E, o filme segue, numa pulsão quase adolescente, inocente e sem nenhum vislumbre do que virá a seguir. Tanto é que a catarse no final é o ápice da produção em todos os sentidos. Misto de desespero e entrega ao destino, esse momento retrata, em pouco minutos, o que o Divines mostrou em toda a sua duração, condensado ali, naqueles minutos decisivos. É quando o fim chega. O que sobra? Uma incontrolável desolação. E, a certeza do quão abandonadas estão muitas pessoas nas mesmas situações, neste momento, ao redor do mundo. 




Como já deu pra notar, direção e roteiro estão em plena harmonia neste filme.

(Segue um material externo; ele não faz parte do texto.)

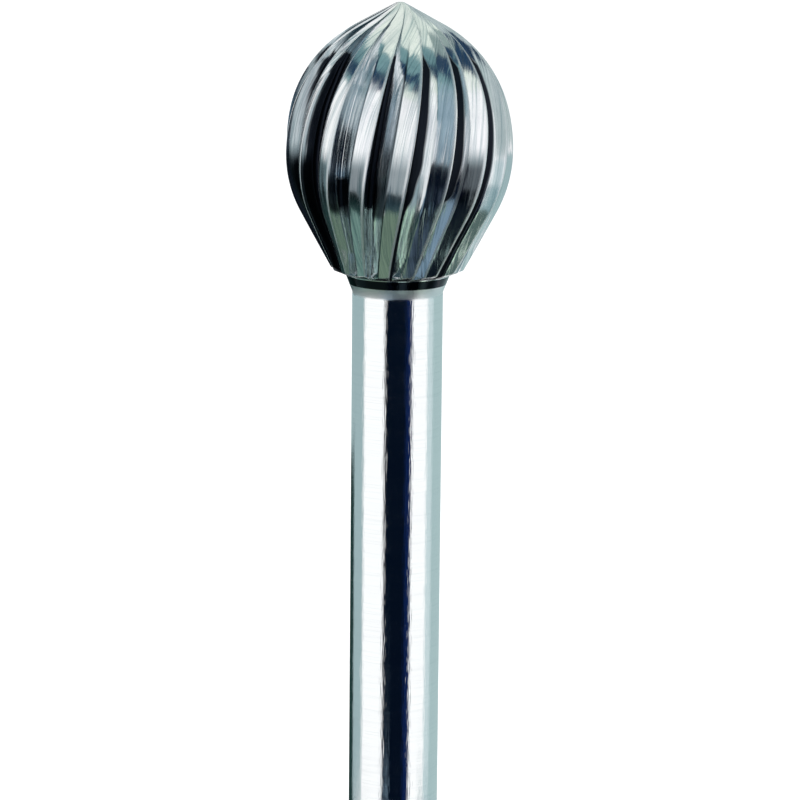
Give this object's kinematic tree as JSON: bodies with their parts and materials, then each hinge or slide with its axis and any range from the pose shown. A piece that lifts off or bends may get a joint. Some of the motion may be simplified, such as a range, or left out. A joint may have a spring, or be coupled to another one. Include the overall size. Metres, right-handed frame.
{
  "type": "oval rotary burr",
  "caption": "Egg-shaped steel burr with helical cutting teeth on a plain round shank, for grinding and deburring in a collet.",
  "frame": {"origin": "centre of the flat end of the shank", "axes": "+Z along the axis, from the shank end to the tip; -Y is the side that faces the viewer in the picture"},
  "size_m": [0.0079, 0.0079, 0.0381],
  "materials": {
    "burr_steel": "ground high-speed steel, fine grinding marks along the flutes and around the shank"
  },
  "bodies": {
    "root": {"oval_burr": "burr_steel"}
  },
  "joints": []
}
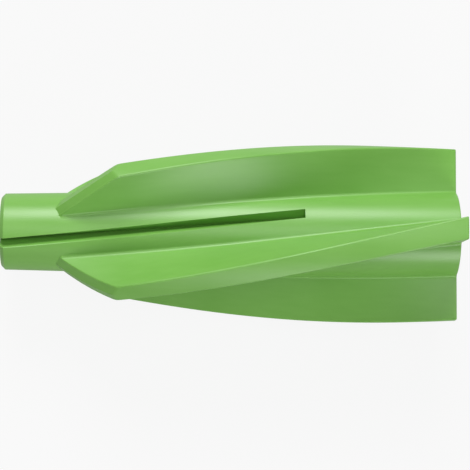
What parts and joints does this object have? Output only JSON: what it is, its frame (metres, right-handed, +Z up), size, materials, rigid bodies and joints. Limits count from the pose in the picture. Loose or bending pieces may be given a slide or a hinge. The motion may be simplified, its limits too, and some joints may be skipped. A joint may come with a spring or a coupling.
{
  "type": "aerated concrete anchor",
  "caption": "Moulded nylon anchor for aerated concrete: tapered core with helical barrel-outlined fins, ramped leading ends, V expansion grooves and a tapered screw hole.",
  "frame": {"origin": "middle of the outline seen from above, on the surface the anchor lies on", "axes": "+Z up off that surface; +X along the anchor from its tip to its rear end, with the screw axis rising 3.42 degrees towards the rear as it lies on its fins; +Y sideways"},
  "size_m": [0.076, 0.029, 0.0297],
  "materials": {
    "green_nylon": "satin moulded, mid green"
  },
  "bodies": {
    "root": {"anchor_body": "green_nylon"}
  },
  "joints": []
}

Mas, e os outros aspectos? No que diz respeito ao elenco, não há o que reclamar. Todos ótimos em seus papéis, onde a grande interpretação vai mesmo para Oulaya Amamra, que faz uma Dounia impulsiva (e, aparentemente, infantil), mas que guarda muitos sentimentos, e que nunca chegam a aflorar por completo. A atriz sabe trabalhar muito bem essas nuances de uma personagem e tanto. 

Além disso, outros aspectos, como edição e trilha sonora, ajudam na narrativa como um todo, ajudando para que o filme nunca perca ritmo, mesmo nos momentos (aparentemente) calmos. Inclusive, um aspecto interessante do longa é seu elogio à arte, mais especialmente, à dança. Esta, reparem, irá dialogar bastante com a questão dos sentimentos presos de vários personagens, inclusive e principalmente, Dounia.

Há, decerto, um amargor difícil de nos deixar ao terminarmos Divines. É uma sensação necessária. Nem que seja por alguns minutos. E, por mais de uma hora e meia, acompanhamos a jornada de pessoas que simplesmente queriam não estar ali. Que queriam algo melhor. Mas, que não tiveram grandes oportunidades. Retrato duro da realidade que só a arte (nesse caso aqui, o cinema) consegue transmitir.